The request: Exactly the lines between the line containing "on the floor." and the line containing "obj.matrix_world = Matrix.Identity(4)", together with those two lines, are to be output.

Records supplied:
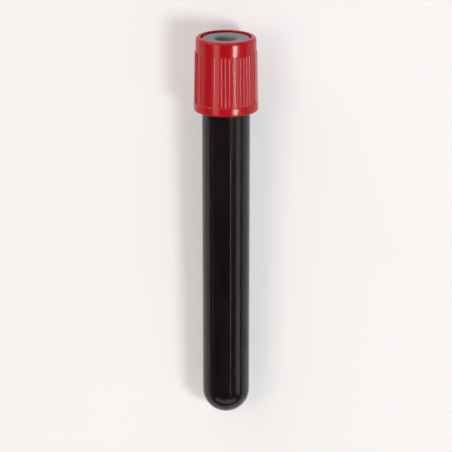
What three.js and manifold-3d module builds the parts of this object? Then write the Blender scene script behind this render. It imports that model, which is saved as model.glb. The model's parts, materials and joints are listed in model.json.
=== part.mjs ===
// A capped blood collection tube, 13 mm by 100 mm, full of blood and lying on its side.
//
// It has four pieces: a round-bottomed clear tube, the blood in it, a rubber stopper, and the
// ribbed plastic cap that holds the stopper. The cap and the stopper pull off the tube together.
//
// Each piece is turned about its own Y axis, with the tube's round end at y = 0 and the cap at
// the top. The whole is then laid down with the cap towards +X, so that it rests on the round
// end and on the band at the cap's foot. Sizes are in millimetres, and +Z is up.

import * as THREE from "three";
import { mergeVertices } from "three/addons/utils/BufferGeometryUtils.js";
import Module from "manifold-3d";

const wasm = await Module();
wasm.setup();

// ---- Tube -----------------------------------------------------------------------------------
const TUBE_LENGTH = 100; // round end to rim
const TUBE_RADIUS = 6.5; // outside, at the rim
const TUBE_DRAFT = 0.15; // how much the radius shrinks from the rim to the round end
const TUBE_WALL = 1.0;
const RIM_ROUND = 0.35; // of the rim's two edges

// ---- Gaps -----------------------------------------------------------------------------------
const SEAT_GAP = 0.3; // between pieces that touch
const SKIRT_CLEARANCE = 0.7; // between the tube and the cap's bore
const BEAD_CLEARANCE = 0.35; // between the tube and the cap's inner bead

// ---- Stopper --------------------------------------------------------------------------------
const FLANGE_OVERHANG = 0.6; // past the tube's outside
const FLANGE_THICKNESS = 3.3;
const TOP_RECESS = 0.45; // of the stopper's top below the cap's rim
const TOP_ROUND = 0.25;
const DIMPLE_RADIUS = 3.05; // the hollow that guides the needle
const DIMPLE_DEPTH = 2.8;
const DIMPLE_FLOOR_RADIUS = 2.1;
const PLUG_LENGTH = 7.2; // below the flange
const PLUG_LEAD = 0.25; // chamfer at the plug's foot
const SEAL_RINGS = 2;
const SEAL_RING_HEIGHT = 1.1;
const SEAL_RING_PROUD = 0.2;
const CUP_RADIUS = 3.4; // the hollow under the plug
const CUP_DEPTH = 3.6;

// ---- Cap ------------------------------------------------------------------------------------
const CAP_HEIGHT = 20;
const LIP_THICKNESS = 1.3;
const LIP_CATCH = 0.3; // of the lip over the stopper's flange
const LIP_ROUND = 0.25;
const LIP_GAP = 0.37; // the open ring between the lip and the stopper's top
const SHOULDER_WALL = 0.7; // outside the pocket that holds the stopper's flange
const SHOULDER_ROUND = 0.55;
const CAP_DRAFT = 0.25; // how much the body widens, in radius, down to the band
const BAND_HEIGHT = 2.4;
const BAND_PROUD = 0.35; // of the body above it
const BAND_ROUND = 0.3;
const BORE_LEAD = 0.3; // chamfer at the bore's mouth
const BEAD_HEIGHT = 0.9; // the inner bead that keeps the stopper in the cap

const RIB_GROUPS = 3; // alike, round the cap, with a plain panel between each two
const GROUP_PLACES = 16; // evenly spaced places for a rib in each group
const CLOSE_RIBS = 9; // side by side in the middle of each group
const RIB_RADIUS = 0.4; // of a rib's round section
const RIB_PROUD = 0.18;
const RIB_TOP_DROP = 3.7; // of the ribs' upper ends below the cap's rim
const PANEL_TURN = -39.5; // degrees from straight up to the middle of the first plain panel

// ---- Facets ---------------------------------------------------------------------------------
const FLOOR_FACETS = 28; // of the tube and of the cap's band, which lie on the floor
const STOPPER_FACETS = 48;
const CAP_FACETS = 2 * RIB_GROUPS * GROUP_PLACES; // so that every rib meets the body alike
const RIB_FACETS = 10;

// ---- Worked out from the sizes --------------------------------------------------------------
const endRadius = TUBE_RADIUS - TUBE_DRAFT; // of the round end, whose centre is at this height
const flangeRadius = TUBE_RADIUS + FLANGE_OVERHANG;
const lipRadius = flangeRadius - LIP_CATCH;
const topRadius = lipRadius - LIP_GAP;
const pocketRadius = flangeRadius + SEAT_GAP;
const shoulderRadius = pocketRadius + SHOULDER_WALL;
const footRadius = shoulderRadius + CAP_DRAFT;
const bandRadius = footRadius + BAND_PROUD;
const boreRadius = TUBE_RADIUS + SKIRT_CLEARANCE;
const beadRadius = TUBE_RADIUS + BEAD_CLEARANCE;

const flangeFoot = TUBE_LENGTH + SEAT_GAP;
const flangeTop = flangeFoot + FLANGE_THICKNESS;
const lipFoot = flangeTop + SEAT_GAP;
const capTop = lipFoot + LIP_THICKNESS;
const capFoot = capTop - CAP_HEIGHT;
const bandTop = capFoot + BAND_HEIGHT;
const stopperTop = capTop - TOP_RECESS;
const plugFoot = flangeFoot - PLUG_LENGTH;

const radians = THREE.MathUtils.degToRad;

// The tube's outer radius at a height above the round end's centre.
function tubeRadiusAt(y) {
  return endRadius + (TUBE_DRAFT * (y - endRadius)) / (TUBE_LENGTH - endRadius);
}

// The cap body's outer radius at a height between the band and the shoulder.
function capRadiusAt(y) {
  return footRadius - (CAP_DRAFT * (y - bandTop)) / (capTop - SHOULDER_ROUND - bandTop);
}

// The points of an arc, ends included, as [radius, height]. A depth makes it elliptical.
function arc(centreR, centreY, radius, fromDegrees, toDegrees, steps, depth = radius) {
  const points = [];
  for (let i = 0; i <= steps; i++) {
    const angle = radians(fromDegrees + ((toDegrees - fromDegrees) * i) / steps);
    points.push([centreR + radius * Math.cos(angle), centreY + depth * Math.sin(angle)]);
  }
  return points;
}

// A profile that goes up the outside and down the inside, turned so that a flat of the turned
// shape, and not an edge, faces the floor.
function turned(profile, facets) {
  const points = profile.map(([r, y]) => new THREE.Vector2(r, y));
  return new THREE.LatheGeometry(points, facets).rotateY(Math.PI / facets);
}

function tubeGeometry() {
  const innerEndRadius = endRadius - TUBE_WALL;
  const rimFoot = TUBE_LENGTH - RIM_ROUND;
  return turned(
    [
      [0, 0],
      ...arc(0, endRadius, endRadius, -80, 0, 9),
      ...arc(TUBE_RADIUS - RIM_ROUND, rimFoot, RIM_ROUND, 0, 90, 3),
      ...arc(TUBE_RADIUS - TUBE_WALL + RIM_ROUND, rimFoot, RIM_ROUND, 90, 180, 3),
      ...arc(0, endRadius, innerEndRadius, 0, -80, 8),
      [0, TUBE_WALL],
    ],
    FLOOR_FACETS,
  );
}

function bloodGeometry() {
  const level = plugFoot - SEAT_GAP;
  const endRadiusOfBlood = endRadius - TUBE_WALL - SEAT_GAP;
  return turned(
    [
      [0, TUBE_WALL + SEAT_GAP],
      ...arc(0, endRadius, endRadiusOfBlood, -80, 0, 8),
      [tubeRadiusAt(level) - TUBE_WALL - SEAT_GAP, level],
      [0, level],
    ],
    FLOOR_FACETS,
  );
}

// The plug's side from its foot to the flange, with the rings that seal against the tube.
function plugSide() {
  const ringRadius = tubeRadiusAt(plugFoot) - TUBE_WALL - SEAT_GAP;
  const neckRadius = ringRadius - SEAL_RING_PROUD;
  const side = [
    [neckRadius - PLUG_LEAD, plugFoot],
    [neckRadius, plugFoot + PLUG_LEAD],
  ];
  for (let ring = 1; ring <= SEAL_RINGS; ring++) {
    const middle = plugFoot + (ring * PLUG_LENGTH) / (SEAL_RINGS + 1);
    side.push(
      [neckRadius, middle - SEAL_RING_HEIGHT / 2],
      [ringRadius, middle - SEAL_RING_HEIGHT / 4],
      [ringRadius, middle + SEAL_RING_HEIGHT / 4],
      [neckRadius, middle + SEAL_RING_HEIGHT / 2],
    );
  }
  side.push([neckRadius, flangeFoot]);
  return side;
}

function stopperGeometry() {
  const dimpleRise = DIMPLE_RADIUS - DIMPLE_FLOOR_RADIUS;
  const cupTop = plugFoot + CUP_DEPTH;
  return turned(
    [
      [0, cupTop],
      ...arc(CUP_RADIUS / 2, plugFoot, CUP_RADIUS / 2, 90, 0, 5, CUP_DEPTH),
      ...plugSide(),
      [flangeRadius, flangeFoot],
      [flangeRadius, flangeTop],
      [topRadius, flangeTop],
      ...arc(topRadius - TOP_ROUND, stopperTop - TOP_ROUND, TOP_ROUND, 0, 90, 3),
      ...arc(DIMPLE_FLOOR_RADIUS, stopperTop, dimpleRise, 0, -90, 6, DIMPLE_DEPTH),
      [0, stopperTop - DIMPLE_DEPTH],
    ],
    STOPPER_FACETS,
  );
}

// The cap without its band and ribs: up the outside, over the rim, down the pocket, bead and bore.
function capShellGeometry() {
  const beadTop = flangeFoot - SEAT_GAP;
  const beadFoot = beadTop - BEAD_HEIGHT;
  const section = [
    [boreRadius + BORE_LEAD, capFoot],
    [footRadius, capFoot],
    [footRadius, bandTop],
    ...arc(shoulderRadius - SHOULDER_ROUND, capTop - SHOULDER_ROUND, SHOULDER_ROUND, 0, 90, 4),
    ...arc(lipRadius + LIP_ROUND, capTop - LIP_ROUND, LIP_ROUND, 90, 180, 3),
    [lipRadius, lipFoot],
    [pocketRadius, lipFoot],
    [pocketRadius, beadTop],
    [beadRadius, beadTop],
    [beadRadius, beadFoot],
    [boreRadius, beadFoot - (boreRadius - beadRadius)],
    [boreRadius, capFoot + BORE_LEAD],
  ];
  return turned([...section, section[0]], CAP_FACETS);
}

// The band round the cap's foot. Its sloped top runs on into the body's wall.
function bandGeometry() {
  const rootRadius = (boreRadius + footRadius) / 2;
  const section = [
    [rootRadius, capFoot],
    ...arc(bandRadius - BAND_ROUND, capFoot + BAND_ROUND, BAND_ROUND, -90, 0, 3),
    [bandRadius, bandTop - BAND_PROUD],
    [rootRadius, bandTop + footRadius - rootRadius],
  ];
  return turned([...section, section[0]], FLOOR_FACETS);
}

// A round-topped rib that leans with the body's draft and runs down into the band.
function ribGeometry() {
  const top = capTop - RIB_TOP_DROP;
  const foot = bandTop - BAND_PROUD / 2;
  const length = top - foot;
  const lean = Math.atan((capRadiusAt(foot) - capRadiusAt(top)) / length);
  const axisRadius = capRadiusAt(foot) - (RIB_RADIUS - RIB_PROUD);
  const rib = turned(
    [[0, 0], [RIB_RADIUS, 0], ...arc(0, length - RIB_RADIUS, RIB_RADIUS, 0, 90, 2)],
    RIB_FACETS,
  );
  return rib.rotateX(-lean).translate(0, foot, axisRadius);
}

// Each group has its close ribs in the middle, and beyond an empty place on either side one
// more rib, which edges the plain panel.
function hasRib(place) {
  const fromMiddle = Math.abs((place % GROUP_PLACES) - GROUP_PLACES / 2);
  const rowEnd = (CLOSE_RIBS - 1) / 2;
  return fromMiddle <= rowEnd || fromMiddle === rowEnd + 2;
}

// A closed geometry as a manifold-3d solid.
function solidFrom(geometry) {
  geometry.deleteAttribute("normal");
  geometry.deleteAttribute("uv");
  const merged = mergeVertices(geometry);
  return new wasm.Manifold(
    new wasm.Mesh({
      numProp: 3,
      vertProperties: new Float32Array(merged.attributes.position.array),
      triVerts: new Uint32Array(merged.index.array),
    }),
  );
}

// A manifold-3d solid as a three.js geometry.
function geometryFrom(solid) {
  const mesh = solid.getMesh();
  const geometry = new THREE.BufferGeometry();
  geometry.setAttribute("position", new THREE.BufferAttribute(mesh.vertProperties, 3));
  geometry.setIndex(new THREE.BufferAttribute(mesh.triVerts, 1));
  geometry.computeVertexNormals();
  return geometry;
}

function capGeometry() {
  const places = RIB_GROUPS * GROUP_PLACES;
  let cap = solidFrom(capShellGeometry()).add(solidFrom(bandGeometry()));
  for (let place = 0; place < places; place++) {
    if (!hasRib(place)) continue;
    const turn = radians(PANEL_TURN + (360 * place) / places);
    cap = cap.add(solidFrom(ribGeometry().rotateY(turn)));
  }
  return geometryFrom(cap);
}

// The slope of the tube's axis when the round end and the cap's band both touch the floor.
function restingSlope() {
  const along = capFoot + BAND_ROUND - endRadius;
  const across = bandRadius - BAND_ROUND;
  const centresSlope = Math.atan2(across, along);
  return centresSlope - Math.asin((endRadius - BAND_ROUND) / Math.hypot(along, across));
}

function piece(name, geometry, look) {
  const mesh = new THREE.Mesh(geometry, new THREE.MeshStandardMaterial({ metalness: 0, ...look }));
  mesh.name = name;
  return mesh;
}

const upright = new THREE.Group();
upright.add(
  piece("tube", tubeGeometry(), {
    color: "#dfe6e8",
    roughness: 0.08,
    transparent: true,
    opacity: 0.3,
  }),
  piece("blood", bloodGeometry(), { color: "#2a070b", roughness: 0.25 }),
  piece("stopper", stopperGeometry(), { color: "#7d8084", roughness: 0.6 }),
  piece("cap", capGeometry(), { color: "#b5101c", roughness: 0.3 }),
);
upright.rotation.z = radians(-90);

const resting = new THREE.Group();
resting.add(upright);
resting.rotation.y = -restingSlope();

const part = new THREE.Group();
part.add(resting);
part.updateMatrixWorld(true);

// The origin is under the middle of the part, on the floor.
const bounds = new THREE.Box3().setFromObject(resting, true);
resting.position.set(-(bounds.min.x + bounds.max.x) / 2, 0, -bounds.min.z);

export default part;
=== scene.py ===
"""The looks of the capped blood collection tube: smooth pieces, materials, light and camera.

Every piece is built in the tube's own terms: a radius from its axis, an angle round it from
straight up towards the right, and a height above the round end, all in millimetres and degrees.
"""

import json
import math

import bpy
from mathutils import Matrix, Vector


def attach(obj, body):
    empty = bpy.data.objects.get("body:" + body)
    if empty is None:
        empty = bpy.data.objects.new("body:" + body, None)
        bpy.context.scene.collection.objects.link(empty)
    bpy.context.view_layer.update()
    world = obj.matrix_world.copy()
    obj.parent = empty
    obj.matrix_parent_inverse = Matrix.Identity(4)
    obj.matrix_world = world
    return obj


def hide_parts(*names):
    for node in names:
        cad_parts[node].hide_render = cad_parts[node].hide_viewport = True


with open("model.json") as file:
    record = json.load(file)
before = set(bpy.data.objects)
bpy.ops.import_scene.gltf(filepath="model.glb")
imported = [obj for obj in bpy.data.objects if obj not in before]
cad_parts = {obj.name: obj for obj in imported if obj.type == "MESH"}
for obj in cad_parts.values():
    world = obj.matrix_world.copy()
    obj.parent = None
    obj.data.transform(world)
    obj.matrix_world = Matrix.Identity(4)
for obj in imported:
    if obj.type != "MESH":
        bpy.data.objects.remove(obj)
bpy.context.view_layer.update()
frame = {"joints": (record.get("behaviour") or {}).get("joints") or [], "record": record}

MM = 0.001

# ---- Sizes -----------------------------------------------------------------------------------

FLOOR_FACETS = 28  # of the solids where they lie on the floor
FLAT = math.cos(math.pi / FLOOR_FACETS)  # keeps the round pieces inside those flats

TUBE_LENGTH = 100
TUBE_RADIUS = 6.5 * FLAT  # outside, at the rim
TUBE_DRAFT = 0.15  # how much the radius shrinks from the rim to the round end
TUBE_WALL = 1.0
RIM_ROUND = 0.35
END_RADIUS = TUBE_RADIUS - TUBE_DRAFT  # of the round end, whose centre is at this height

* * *

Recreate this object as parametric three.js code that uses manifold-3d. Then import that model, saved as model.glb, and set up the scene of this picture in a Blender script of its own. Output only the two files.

---

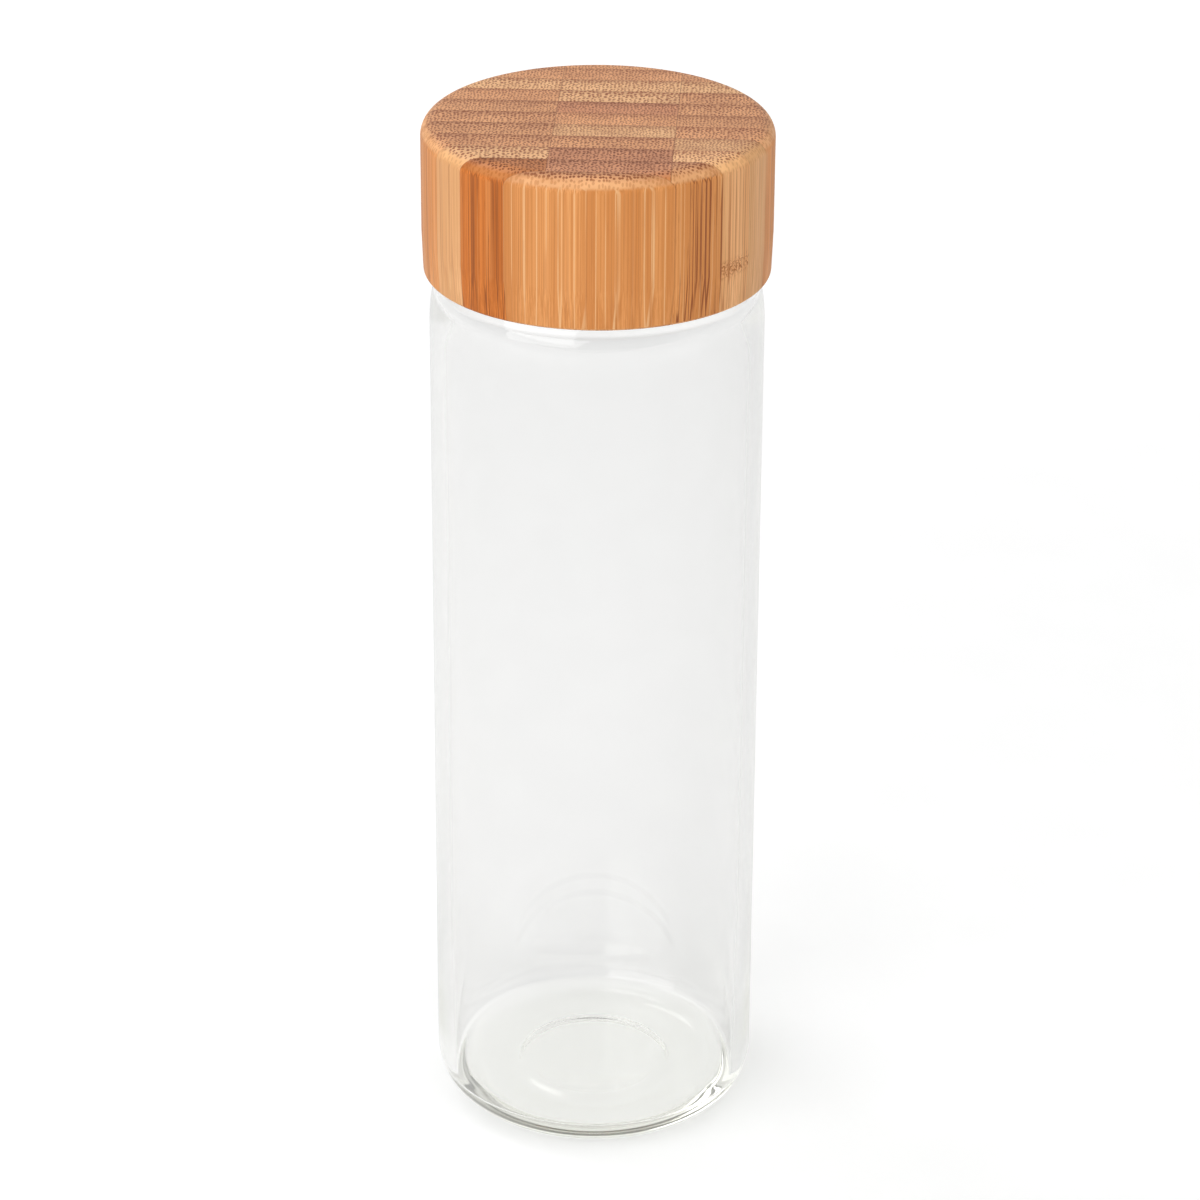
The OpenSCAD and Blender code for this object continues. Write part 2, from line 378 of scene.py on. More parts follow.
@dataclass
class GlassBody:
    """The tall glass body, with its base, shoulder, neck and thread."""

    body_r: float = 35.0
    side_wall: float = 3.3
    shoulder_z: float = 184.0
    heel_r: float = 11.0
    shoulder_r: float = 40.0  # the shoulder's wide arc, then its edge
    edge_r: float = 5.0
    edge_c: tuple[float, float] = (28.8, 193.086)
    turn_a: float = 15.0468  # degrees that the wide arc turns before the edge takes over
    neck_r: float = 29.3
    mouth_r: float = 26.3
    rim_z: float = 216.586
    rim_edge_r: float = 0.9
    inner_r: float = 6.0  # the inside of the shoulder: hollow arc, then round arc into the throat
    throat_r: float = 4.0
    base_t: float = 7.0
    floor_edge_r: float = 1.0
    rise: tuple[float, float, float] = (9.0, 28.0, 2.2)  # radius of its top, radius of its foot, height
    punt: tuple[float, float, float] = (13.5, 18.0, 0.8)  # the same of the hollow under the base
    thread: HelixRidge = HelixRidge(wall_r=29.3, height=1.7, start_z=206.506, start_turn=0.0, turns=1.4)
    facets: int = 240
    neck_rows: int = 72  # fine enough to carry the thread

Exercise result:
// The origin is under the middle of the part, on the floor.
const bounds = new THREE.Box3().setFromObject(resting, true);
resting.position.set(-(bounds.min.x + bounds.max.x) / 2, 0, -bounds.min.z);

export default part;
=== scene.py ===
"""The looks of the capped blood collection tube: smooth pieces, materials, light and camera.

Every piece is built in the tube's own terms: a radius from its axis, an angle round it from
straight up towards the right, and a height above the round end, all in millimetres and degrees.
"""

import json
import math

import bpy
from mathutils import Matrix, Vector


def attach(obj, body):
    empty = bpy.data.objects.get("body:" + body)
    if empty is None:
        empty = bpy.data.objects.new("body:" + body, None)
        bpy.context.scene.collection.objects.link(empty)
    bpy.context.view_layer.update()
    world = obj.matrix_world.copy()
    obj.parent = empty
    obj.matrix_parent_inverse = Matrix.Identity(4)
    obj.matrix_world = world
    return obj


def hide_parts(*names):
    for node in names:
        cad_parts[node].hide_render = cad_parts[node].hide_viewport = True


with open("model.json") as file:
    record = json.load(file)
before = set(bpy.data.objects)
bpy.ops.import_scene.gltf(filepath="model.glb")
imported = [obj for obj in bpy.data.objects if obj not in before]
cad_parts = {obj.name: obj for obj in imported if obj.type == "MESH"}
for obj in cad_parts.values():
    world = obj.matrix_world.copy()
    obj.parent = None
    obj.data.transform(world)
    obj.matrix_world = Matrix.Identity(4)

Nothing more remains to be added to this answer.